Since 2008, the party has executed a huge about-face on issues of executive power and national security. Yesterday marked an important pivot in that complex maneuver. I worry it won't be the last.

An optimist might say:

"David, there's no need to worry. It's the normal cycle of politics. We steered the ship of state too far in the direction of executive power after 9/11. Now we need a course correction. And since the Republicans have begun to lose presidential elections more often than they win, it's no surprise that they should have rediscovered congressional prerogatives. The same thing happened back in the 1970s and 1980s, when old Kennedy and Johnson hands suddenly began to lament the 'imperial presidency.' Now it's happening in reverse. It will reverse itself again - when, and if, Republicans resume winning national elections."

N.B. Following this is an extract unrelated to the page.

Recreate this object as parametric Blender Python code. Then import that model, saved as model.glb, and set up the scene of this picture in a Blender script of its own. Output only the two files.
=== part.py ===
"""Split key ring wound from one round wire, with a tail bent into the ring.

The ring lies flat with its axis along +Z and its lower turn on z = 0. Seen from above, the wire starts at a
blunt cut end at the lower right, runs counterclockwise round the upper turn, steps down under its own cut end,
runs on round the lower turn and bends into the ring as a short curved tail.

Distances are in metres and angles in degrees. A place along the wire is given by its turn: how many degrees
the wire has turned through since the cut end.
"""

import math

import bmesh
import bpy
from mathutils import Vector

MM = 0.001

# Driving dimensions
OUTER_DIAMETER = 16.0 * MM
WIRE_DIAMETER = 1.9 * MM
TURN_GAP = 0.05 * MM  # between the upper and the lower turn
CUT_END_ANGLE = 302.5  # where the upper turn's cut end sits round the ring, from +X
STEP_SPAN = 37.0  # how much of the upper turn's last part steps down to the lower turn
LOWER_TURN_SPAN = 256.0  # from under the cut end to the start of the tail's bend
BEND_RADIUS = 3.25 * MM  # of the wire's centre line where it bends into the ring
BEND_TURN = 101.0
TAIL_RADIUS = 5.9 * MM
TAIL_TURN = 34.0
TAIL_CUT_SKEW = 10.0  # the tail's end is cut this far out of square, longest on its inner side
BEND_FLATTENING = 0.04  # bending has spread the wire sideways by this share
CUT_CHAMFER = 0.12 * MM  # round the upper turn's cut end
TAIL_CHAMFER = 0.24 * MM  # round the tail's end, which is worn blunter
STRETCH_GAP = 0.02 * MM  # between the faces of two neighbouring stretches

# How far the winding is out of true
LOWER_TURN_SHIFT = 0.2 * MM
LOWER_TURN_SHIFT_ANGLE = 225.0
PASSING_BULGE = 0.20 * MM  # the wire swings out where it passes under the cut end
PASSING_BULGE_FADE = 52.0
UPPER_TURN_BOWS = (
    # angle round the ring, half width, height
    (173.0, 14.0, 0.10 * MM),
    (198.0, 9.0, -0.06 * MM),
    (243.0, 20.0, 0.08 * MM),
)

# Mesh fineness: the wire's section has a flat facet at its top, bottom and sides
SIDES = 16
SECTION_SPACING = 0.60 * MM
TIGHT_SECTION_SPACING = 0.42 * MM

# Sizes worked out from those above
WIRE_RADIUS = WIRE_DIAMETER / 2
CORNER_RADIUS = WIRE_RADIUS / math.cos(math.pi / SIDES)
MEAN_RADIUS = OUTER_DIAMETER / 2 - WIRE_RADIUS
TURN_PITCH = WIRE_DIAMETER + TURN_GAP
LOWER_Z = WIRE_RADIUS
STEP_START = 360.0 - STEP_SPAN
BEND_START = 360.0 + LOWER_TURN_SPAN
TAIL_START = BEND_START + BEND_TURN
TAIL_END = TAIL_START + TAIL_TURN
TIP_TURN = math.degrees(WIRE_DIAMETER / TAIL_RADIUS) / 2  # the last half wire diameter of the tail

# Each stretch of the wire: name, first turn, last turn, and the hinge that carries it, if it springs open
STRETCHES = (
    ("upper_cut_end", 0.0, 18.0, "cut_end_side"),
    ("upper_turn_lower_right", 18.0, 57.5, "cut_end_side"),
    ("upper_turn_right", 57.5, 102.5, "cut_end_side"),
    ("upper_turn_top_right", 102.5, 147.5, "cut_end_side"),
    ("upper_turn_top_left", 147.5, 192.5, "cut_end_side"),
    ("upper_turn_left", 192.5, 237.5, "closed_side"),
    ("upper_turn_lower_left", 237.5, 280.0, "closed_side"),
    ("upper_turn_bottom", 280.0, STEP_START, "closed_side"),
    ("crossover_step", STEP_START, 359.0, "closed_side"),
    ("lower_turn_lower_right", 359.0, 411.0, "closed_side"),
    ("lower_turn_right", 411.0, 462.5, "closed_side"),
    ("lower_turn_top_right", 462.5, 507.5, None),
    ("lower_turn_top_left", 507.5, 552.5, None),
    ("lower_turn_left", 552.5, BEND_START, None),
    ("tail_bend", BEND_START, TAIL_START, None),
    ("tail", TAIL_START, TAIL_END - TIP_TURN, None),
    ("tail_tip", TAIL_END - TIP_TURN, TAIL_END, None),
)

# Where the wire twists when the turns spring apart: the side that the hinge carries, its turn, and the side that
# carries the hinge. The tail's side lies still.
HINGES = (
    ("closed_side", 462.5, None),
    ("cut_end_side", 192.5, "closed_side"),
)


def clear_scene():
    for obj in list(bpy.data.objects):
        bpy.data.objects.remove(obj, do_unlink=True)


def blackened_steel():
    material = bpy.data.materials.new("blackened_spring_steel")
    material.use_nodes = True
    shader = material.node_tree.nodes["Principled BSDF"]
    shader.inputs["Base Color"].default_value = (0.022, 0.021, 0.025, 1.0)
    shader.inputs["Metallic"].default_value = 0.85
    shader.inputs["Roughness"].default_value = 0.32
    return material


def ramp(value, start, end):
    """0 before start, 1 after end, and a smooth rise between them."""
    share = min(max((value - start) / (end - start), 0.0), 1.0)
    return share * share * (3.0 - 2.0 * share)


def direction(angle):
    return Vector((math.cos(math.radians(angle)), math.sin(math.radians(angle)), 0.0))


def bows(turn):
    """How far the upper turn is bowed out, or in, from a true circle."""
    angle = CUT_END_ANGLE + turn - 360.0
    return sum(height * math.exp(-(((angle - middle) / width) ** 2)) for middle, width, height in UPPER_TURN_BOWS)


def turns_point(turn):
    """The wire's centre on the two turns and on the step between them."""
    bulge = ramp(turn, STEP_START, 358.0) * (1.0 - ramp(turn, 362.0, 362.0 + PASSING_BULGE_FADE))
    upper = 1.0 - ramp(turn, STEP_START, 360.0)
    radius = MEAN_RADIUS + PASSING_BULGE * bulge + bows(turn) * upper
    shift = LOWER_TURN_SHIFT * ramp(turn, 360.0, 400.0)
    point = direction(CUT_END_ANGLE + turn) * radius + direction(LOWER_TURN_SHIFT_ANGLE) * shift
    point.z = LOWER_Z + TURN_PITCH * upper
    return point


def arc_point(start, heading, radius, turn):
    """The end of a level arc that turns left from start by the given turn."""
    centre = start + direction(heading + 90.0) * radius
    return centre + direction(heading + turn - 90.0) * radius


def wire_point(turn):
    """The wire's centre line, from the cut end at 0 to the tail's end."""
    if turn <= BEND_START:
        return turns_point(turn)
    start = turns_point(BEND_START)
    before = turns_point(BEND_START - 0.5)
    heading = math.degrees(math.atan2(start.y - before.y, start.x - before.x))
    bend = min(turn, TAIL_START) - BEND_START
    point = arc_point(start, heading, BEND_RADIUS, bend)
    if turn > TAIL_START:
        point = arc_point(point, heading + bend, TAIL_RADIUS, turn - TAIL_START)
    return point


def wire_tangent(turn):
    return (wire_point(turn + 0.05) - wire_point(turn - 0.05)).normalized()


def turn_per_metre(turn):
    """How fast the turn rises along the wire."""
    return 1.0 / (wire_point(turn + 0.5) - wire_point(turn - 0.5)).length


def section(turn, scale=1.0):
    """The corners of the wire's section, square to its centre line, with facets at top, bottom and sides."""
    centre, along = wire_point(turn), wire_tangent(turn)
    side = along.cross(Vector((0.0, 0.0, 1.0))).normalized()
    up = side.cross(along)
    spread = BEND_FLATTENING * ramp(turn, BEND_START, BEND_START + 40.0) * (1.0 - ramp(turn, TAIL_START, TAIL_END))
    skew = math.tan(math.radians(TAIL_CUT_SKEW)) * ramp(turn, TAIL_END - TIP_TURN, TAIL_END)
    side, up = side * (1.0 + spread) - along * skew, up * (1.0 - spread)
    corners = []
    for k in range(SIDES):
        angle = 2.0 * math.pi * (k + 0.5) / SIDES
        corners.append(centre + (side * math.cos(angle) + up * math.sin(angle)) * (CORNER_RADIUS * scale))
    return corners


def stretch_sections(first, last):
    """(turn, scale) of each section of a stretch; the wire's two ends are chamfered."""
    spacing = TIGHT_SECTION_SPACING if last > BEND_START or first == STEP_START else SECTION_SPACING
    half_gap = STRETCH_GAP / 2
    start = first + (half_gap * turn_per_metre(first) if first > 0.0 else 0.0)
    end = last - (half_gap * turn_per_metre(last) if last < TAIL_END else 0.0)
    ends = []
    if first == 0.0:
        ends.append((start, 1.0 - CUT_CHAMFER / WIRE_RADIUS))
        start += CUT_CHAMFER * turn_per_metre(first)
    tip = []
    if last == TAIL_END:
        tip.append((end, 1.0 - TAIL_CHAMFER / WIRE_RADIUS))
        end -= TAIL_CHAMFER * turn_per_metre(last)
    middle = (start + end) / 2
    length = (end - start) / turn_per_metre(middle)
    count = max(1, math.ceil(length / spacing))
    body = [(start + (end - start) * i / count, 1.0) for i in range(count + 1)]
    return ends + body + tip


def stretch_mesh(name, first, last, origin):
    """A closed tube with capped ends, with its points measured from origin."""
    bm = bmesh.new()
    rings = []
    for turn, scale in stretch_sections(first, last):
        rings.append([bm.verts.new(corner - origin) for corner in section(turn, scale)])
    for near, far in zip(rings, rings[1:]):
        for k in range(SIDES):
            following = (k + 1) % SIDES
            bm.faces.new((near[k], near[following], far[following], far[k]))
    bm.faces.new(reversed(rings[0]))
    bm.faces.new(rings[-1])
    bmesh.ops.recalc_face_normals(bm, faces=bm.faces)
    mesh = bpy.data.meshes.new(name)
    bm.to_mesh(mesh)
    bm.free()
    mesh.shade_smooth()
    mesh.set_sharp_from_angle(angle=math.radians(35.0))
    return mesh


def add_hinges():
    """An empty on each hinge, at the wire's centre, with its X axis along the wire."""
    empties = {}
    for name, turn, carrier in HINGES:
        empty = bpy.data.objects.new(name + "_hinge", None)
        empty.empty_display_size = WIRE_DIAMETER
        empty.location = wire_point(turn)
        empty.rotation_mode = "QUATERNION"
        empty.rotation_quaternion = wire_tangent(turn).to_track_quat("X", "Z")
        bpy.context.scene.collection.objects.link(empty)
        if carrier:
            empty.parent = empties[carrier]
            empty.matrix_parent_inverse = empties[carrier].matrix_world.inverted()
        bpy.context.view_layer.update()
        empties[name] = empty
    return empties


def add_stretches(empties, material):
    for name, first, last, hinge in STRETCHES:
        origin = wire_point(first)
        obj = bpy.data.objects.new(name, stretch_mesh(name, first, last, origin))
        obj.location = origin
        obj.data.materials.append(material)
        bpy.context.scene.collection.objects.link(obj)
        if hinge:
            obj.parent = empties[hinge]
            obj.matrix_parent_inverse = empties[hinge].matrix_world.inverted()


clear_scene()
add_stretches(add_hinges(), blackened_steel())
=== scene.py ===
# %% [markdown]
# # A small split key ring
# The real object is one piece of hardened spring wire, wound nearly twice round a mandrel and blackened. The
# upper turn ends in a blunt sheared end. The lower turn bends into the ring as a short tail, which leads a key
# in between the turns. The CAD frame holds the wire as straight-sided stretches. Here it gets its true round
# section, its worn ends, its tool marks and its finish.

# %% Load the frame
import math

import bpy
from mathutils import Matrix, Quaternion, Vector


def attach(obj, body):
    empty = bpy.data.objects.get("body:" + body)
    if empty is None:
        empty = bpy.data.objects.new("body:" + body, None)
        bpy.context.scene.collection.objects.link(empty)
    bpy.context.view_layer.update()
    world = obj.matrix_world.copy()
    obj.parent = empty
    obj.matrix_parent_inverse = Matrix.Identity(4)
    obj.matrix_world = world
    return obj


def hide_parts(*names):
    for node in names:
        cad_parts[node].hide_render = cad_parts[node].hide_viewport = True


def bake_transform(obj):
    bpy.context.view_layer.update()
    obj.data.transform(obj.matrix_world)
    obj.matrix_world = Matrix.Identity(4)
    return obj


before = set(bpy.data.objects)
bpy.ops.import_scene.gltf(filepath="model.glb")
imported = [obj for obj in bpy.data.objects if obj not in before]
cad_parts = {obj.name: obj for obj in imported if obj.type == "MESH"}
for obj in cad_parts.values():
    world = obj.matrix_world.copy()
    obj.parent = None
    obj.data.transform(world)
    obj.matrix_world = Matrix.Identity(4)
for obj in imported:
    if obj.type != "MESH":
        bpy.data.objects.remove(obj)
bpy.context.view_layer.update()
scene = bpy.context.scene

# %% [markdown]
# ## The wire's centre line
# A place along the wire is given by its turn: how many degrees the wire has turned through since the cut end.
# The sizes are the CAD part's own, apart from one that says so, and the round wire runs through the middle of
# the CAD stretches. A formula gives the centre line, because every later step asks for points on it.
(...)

History, however, does not cycle so neatly. Something more than ordinary partisanship is driving this switcheroo. The alienation and fear to which Rand Paul spoke in the Senate yesterday - the alienation and fear that shapes the political environment to which Marco Rubio and Mitch McConnell must adapt - comes from some deeper and more tangled place than disappointment at the outcome of an election.

Executive assassinations, hyperinflation leading to populist dictatorships, ordinary Americans protecting themselves by launching insurgencies against the state - these are themes of Rand Paul's politics, now endorsed by his Republican Senate colleagues. Out of what doom-haunted imagination are such dark fantasies born? The Republican party used to be the party more serious about defending America. Now it provides a home to those more doubtful that America is worth defending.